How would you like to catch these two amazing brook trout on 2 casts?
It was three years ago on tiny water.
I had never fished the stream before.
Looks to me like it is the same fish. That ol’ brookie must have been starving to eat a fly on back to back casts !!
John
not same fish…one inch and half longer and much heavier.
I always let my fish go downstream of where I catch them so they don’t alert the rest.
Look at the gill plate…
They are brothers but not same fish.
Brothers or not, it is remarkable that the spot patterns behind the gill plate, for sure, and along the belly, best I can tell from these pix, are identical !!!
On the trouts I catch, which don’t include brookies, spot patterns are like fingerprints. Do you commonly find identical spot patterns on two fish in the same tiny creek ??
Not trying to be argumentative, Len, just curious how brook trout are so different from other trouts.
John
Brothers or not, it is remarkable that the spot patterns behind the gill plate, for sure, and along the belly, best I can tell from these pix, are identical !!!
On the trouts I catch, which don’t include brookies, spot patterns are like fingerprints. Do you commonly find identical spot patterns on two fish in the same tiny creek ??
Not trying to be argumentative, Len, just curious how brook trout are so different from other trouts.
John
from same outing
Its impossible to argue with the length and girth measurements… But John, I agree with you that the spots are, as far as I can tell, IDENTICAL. Perhaps what we are witnessing is in fact TWIN fish (brothers indeed…but more special!), that have experienced slightly different growth rates over the many years it has taken them to reach their current sizes.
Catching TWINS on back-to-back casts…how cool is that???
I understand the questions.
This stream is 3 feet wide in most place.
serious head water.
I remember the outing well.
I caught the smaller of the two first and took it down stream to release it. I do that so as not let the trout alert the hole.
I have a standard pattern too also as far as photos.
No more than 2 of a fish and off it goes.
I went back to the uncropped versions of the file in my photo archives.
I am some times stubborn and pigheaded,
This is the only other brookie photo from that outing.
I try to say I am reasonable
The red spots look most identical but, look at the yellow spots. They are different. At one point both fish have a row of 6 yellow spots but, one one fish the y continue downward and the other has an of set yellow spot. Atleast that is what I see with my old eyes.

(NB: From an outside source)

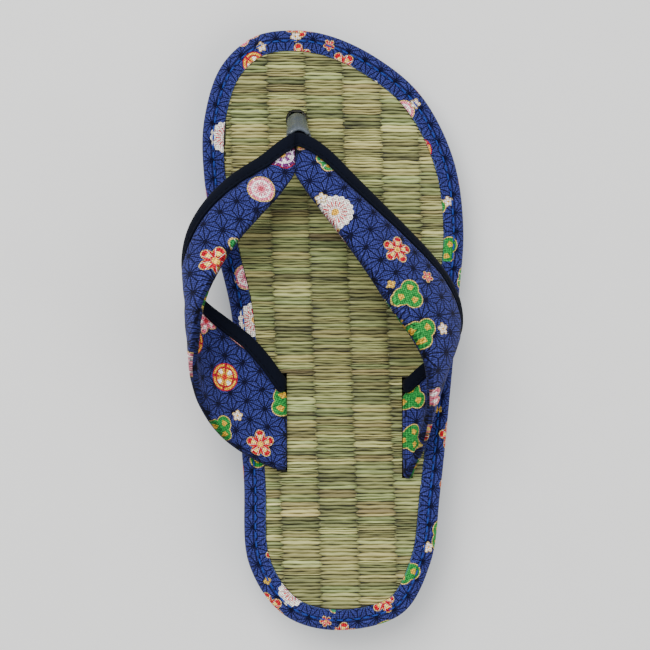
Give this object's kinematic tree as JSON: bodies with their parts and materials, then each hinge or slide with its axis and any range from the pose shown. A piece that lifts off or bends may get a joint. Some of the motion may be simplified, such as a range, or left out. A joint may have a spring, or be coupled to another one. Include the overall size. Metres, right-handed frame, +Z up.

I put both originals on a measuring grid today.
OBVIOUSLY two different trout
please tell me where you are looking exactly.
Right behind the gill plates. On one the yellow spots go directly from top to bottom in a straight line. In the other the yellow spots go straight almost to the bottom and the go off to the side. Also, the gill plates are noticably different
I have to agree with those who think these are amazing twins. The pattern in the jaw area is identical, as are the three spots under the eye.
i am doubting my photos also at this time…but my memory of the two brookies will never fade.
Hi,
I think you’ve just got your photo’s mixed up. I don’t doubt your memory, but I’ve circled a few bits of slime, on your fingers and on the fish’s fin, lower left. The similarities in the slim trail on your fingers indicates these must be the same fish since when you released the first that would have washed off the slime and mud and produced a new pattern with the next fish. Also, I can’t find any differences in the fish’s dot patterns that can’t be attributed to the slight change in camera angle.
Beauty of a fish though. And, as we all know, this must be two shots of the smaller one!
- Jeff
This has to be the shot of the other from the “grassy knoll.”
Is the only other photo during that time frame.
Yes, that must the other one. Nice brace.
- Jeff
Nice gold in the gill plate
Now you’ve got a picture of the “brother” fish!!! I see the indentation you circled on the first pictures. Those fish are pretty. Almost makes me wish we had them here.